In this context, DCI's focus upon financial partnership and economic development is under-girded by a biblically-based philosophy that envisages the whole task of mission as broader than vocal evangelism.

 For the poor, especially those receiving assistance, there is an emphasis upon "breaking the curse of poverty"—Miller refers to a ‘mindset of poverty’—and avoiding dependency through economic self-start initiatives. Thus, micro-loans are offered with the single, declared aim of "creating genuine self-employment through micro-industries or working from home with the sole goal of being able to raise the owner and the workers to a place of self-sufficiency in life and enabling them eventually to be generous towards others."
 For the rich there is an emphasis upon generosity toward the poor, based upon the text of Deuteronomy 15.7-11; financial supporters of ‘business for mission’ projects are encouraged to consider their giving to it as definite "investments" regarding which they should expect a return, made possible by the Lord's blessing, according to Luke 19.13ff. The concept of ‘Christmas parties for the poor’ is based decisively upon the story in Luke 14.
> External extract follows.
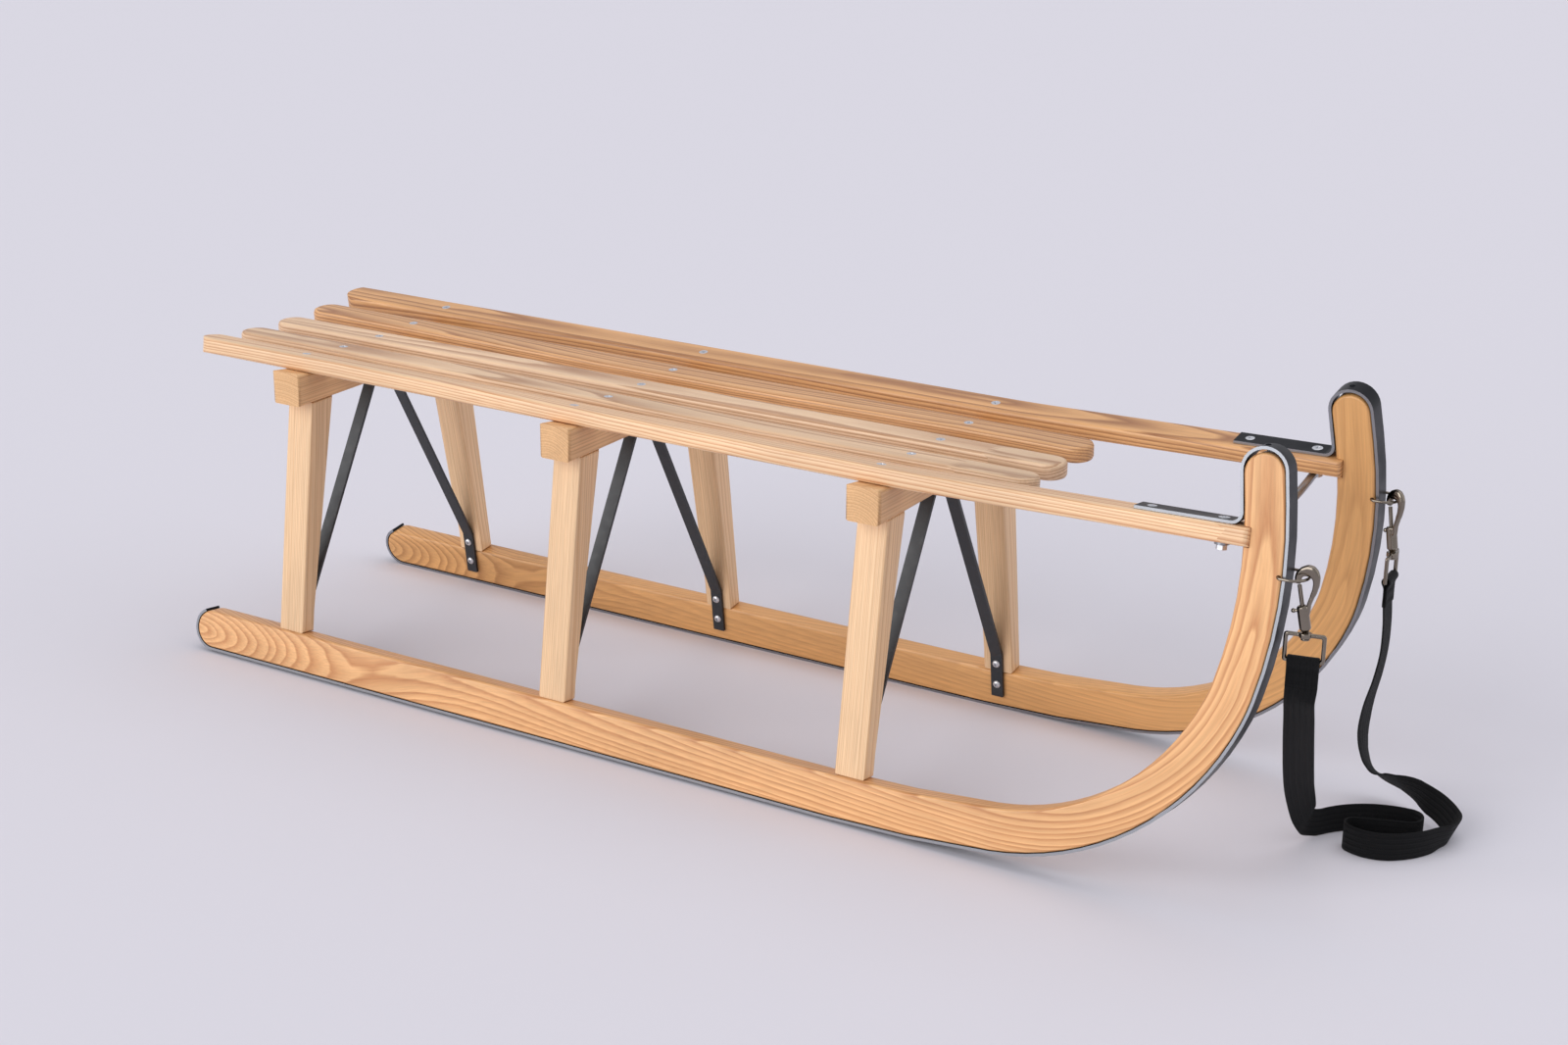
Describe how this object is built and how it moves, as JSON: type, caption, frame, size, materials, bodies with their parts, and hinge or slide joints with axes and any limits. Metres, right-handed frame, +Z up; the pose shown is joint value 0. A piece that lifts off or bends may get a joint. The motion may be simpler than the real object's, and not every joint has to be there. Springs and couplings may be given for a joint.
{
  "type": "wooden sledge",
  "caption": "Slatted wooden sledge with steel-shod upturned runners, flat steel braces and a webbing pull strap clipped on with snap hooks.",
  "frame": {"origin": "middle of the sledge's footprint, on the ground it stands on", "axes": "+X forwards, towards the upturned horns; +Y to the rider's left; +Z up"},
  "size_m": [1.206, 0.3168, 0.3821],
  "materials": {
    "ash_warm": "satin lacquered ash, warm honey",
    "ash_pale": "satin lacquered ash, pale cream",
    "ash_red": "satin lacquered ash, reddish tan",
    "black_steel": "black enamelled flat steel",
    "bright_steel": "bright rolled steel",
    "nickel": "polished nickel plate",
    "webbing": "black woven webbing"
  },
  "bodies": {
    "sledge": {"bow_bolt_left": "nickel", "bow_bolt_right": "nickel", "bow_nut_left": "nickel", "bow_nut_right": "nickel", "brace_front": "black_steel", "brace_middle": "black_steel", "brace_rear": "black_steel", "crossbar_front": "ash_pale", "crossbar_middle": "ash_pale", "crossbar_rear": "ash_pale", "front_bow": "bright_steel", "leg_front_left": "ash_pale", "leg_front_right": "ash_pale", "leg_middle_left": "ash_pale", "leg_middle_right": "ash_pale", "leg_rear_left": "ash_pale", "leg_rear_right": "ash_pale", "runner_left": "ash_warm", "runner_right": "ash_warm", "runner_strip_left": "bright_steel", "runner_strip_right": "bright_steel", "slat_centre": "ash_pale", "slat_inner_left": "ash_pale", "slat_inner_right": "ash_pale", "slat_outer_left": "ash_red", "slat_outer_right": "ash_warm", "slat_screw_front_centre": "nickel", "slat_screw_front_inner_left": "nickel", "slat_screw_front_inner_right": "nickel", "slat_screw_front_outer_left": "nickel", "slat_screw_front_outer_right": "nickel", "slat_screw_middle_centre": "nickel", "slat_screw_middle_inner_left": "nickel", "slat_screw_middle_inner_right": "nickel", "slat_screw_middle_outer_left": "nickel", "slat_screw_middle_outer_right": "nickel", "slat_screw_rear_centre": "nickel", "slat_screw_rear_inner_left": "nickel", "slat_screw_rear_inner_right": "nickel", "slat_screw_rear_outer_left": "nickel", "slat_screw_rear_outer_right": "nickel", "strap_coil": "webbing", "strap_drop_left": "webbing", "strap_drop_right": "webbing", "strip_screw_left": "nickel", "strip_screw_right": "nickel", "tow_ring_left": "nickel", "tow_ring_right": "nickel"},
    "right_eye": {"swivel_eye_right": "nickel", "strap_end_right": "webbing"},
    "right_hook": {"hook_right": "nickel", "hook_spring_right": "nickel"},
    "right_bolt": {"hook_bolt_right": "nickel"},
    "left_eye": {"swivel_eye_left": "nickel", "strap_end_left": "webbing"},
    "left_hook": {"hook_left": "nickel", "hook_spring_left": "nickel"},
    "left_bolt": {"hook_bolt_left": "nickel"}
  },
  "joints": [
    {"name": "right_leash_swing", "type": "hinge", "parent": "sledge", "child": "right_eye", "pos_m": [0.56064, -0.10887, 0.2855], "axis": [0, -1, 0], "range_deg": [0, 75]},
    {"name": "right_hook_swivel", "type": "hinge", "parent": "right_eye", "child": "right_hook", "pos_m": [0.56154, -0.10887, 0.2377], "axis": [0, 0, 1], "range_deg": [-20, 20]},
    {"name": "right_bolt_slide", "type": "slide", "parent": "right_hook", "child": "right_bolt", "axis": [0.2079, 0, -0.9781], "range_m": [0, 0.005], "stiffness_N_per_m": 300, "springref_m": -0.004, "deforming": ["hook_spring_right"]},
    {"name": "left_leash_swing", "type": "hinge", "parent": "sledge", "child": "left_eye", "pos_m": [0.55941, 0.10333, 0.2855], "axis": [-0.4226, -0.9063, 0], "range_deg": [0, 75]},
    {"name": "left_hook_swivel", "type": "hinge", "parent": "left_eye", "child": "left_hook", "pos_m": [0.56017, 0.10285, 0.2377], "axis": [0, 0, 1], "range_deg": [-20, 20]},
    {"name": "left_bolt_slide", "type": "slide", "parent": "left_hook", "child": "left_bolt", "axis": [0.1763, -0.1102, -0.9781], "range_m": [0, 0.005], "stiffness_N_per_m": 300, "springref_m": -0.004, "deforming": ["hook_spring_left"]}
  ]
}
 For those wanting to ‘go’ or extend their mission activities there is a novel challenge, away from traditional "fund-raising," towards prayerful "friend-raising" and "fund-releasing".

Missiological observation
The manner and format of DCI Trust's work and growth represents many of the trends being increasingly discussed within Christian mission books, ‘blogs, newsletters and ministries, typifying the "new approaches to collaboration in training, funding and networking" increasingly required within a post-modern context. As such it represents an authentic, missiological, post-modern, intercultural Christian community involved in transforming the harsh reality of some of the world's most deprived communities.